Of more importance are trade talks with the U.S. which are now more likely to begin. It is early days yet but the talks are likely to focus on Japan opening up its protected agricultural markets in rice and beef to U.S. import competition in return for the U.S. withholding tariffs on Japanese cars.

As far as U.S. - China trade talks are going, the indications from both the Chinese media and Treasury Secretary Mnuchin appear to be positive. Trump also recently said things were going better although he changes his view quite frequently. Only the previous week he was saying a deal was a long way off and Google should be investigated for its links with China - so the news on this keeps flip-flopping.

Nevertheless, there appear to be some concrete efforts taking place which show some headway has been made in line with what was agreed at the G20.

The Chinese media, “noted some goodwill gestures on both sides, including the US pushing to allow US companies to supply Huawei with technological goods.
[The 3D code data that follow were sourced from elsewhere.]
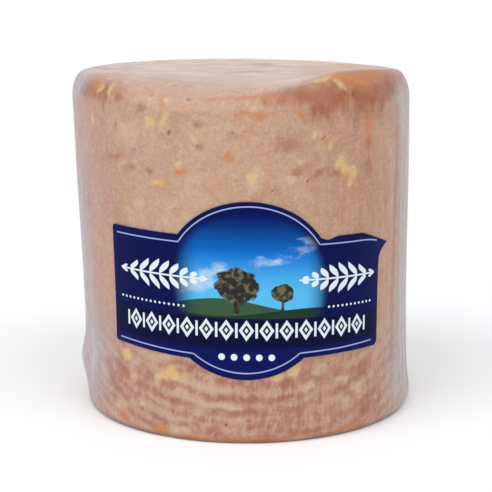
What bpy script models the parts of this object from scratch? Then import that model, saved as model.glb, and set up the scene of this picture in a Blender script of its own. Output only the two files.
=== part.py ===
# A smoked ham, pressed round in a mould and sealed in tight clear film, with a printed label round its front.
# Metres, +Z up. The origin is at the middle of the base, and the front, where the label is, faces -Y.
# An angle round the ham is 0 at the front and grows towards +X. A place on the label is a length along
# it, growing towards +X, and a length up it, from a point near its middle.

import math

import bmesh
import bpy

# The pressed block
BLOCK_RADIUS = 0.0806
BLOCK_HEIGHT = 0.160
RIM_IN = 0.0052
RIM_DOWN = 0.0120
FOOT_IN = 0.0018
FOOT_UP = 0.0026
LEAN = 0.0033
TOP_FALL = 0.0010

# Where the wall stands off a plain cylinder
WAIST_DEPTH = 0.0017
WAIST_HEIGHT = 0.042
WAIST_REACH = 0.062
HEEL_SWELL = 0.0022
HEEL_HEIGHT = 0.022
HEEL_REACH = 0.008
HEEL_TUCK = 0.0010
TOE_SWELL = 0.0009
TOE_HEIGHT = 0.006
TOE_REACH = 0.008
FOOT_TUCK = 0.0014
FOOT_TUCK_ANGLE = math.radians(50)
FOOT_TUCK_REACH = 0.0035
BACK_FLAT = 0.0012
SIDE_ROLL = 0.0004

# The rim, which is rounder at the front and at the right, and stands up as a lip on both sides of the front
SHOULDER_IN = 0.0130
SHOULDER_ANGLE = math.radians(-18)
SHOULDER_REACH = math.radians(42)
CORNER_IN = 0.0022
CORNER_ANGLE = math.radians(82)
CORNER_REACH = math.radians(30)
LEFT_LIP_RISE = 0.0028
LEFT_LIP_ANGLE = math.radians(-52)
LEFT_LIP_REACH = math.radians(24)
RIGHT_LIP_RISE = 0.0056
RIGHT_LIP_ANGLE = math.radians(42)
RIGHT_LIP_REACH_IN = math.radians(25)
RIGHT_LIP_REACH_OUT = math.radians(46)
LIP_FADE_IN = 5
LIP_FADE_DOWN = 12

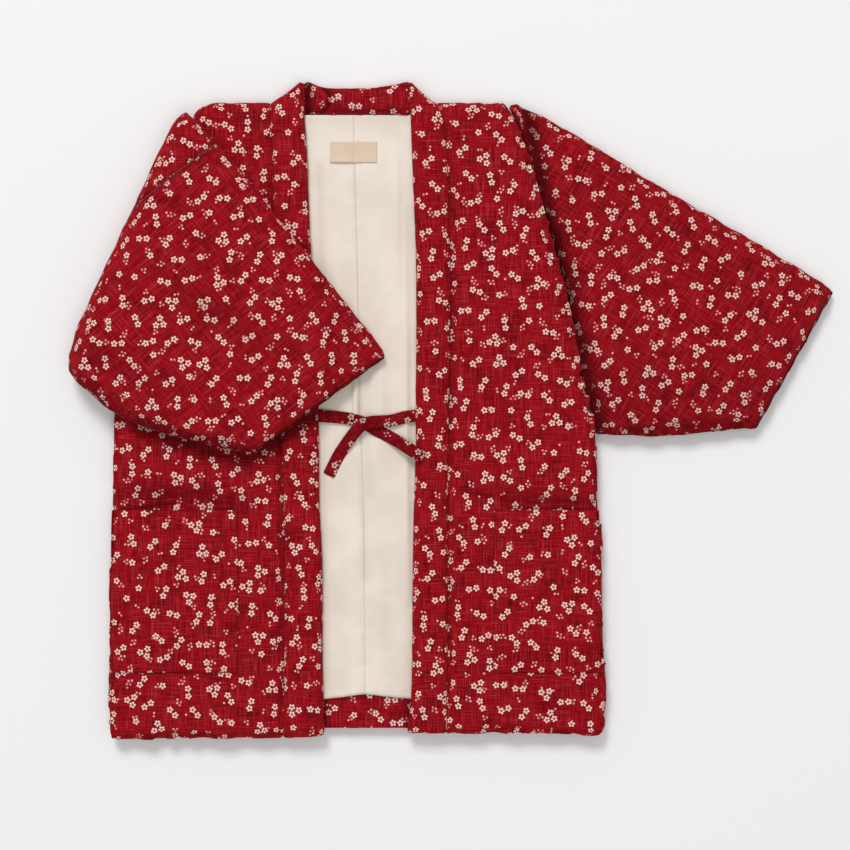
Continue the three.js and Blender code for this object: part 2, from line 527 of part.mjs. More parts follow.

The Chinese government met with domestic soybean buyers about a plan to purchase more US supplies, including wavering China’s retaliatory tariffs on the goods,” says Wong.

Though rarely moved by hard data, Tokyo Core CPI is quite important as it tends to lead nationwide CPI. It forecast to show a 0.8% rise year-on-year in July, slowing a basis point from the 0.9% previously, when it is released at 00.30 on Friday, July 26.

Inflation impacts interest rate expectations which are highly correlated to currencies. Low inflation as has been the case in Japan for many years, results in the central bank setting lower interest rates and this weighs on the currency.